🤖 AI Summary
This work addresses the challenges of low sample efficiency and coordination difficulty in multi-agent reinforcement learning, which primarily stem from credit assignment under non-stationary environments and biased individual advantage estimation. To overcome these issues, the paper proposes the Generalized Per-Agent Advantage Estimator (GPAE), which pioneers an indirect estimation of individual advantages based on action probabilities, thereby circumventing explicit modeling of the joint Q-function. GPAE introduces a dual-truncated importance sampling ratio mechanism that effectively balances sensitivity and robustness, and integrates a per-agent value iteration operator to enable stable and efficient off-policy learning.
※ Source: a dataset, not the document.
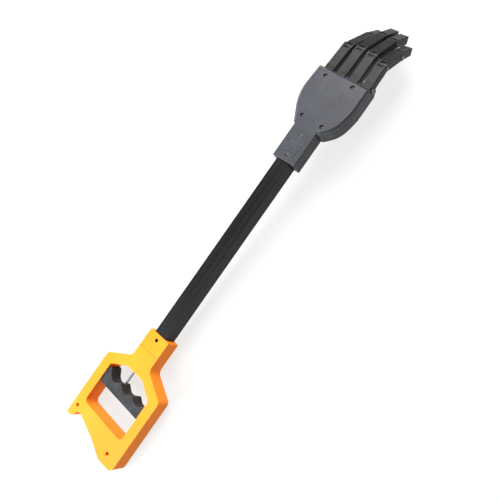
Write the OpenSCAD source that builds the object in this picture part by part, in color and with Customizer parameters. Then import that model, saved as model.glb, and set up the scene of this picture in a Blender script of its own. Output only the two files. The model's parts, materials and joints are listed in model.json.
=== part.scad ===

Experimental results on standard multi-agent benchmarks demonstrate that GPAE significantly outperforms existing methods, exhibiting superior collaborative performance and markedly improved sample efficiency.
📝 Abstract
In this paper, we propose a novel framework for multi-agent reinforcement learning that enhances sample efficiency and coordination through accurate per-agent advantage estimation. The core of our approach is Generalized Per-Agent Advantage Estimator (GPAE), which employs a per-agent value iteration operator to compute precise per-agent advantages. This operator enables stable off-policy learning by indirectly estimating values via action probabilities, eliminating the need for direct Q-function estimation. To further refine estimation, we introduce a double-truncated importance sampling ratio scheme. This scheme improves credit assignment for off-policy trajectories by balancing sensitivity to the agent's own policy changes with robustness to non-stationarity from other agents. Experiments on benchmarks demonstrate that our approach outperforms existing approaches, excelling in coordination and sample efficiency for complex scenarios.